Feedback from Finland:

S Group (Rainbow): The only retailer whose product had BPA pointed out that they are already aware which of their cans contains bisphenol, but they have the strategy to have BPA free cans (in private labels) by the year 2018. 

Haugen Gruppen (Blue Dragon): Although the findings are extremely low we understand the concern relating to these chemicals and we are therefore excluded BPA from can materials.  We´ve moved totally BPA free can production in March 2016. (The process started in January 2016)

Lidl (Vitasia Thai): The BADGE-levels are extremely low and we hope that you`ll regard the low levels when you publish the results.

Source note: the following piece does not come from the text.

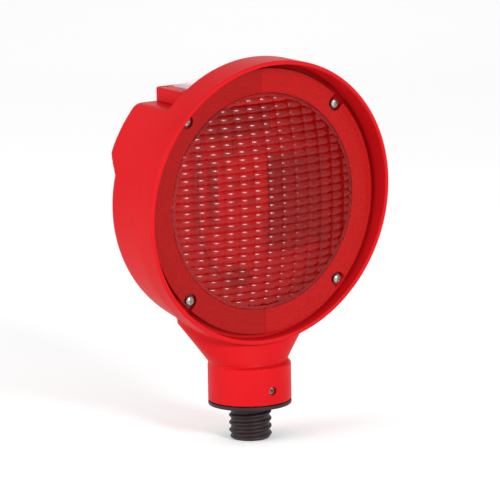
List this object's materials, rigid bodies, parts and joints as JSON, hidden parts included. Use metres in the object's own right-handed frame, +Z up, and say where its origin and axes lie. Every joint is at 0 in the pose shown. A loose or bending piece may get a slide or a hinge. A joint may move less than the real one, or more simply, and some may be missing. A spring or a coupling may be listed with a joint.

Fine Foods (Spice up): According to EFSA, BADGE doesn’t cause cancer etc. and the levels of BADGE found in the test are extremely low. We hope you consider the facts said (our products are safe) when you publish the results.

Aduki Oy: (Biona- organic) We have systematically excluded can materials which consist BPA. 

KESKO OYJ: (Pirkka) We want to be in the forefront in consumer safety and exclude can materials which include BPA or BADGE (in Private Label): No BADGE is found in the Private Label products.  Currently 93% of cans sold under Private Label are bisphenol free, and it´s likely that we reach 100% in the first months of 2017.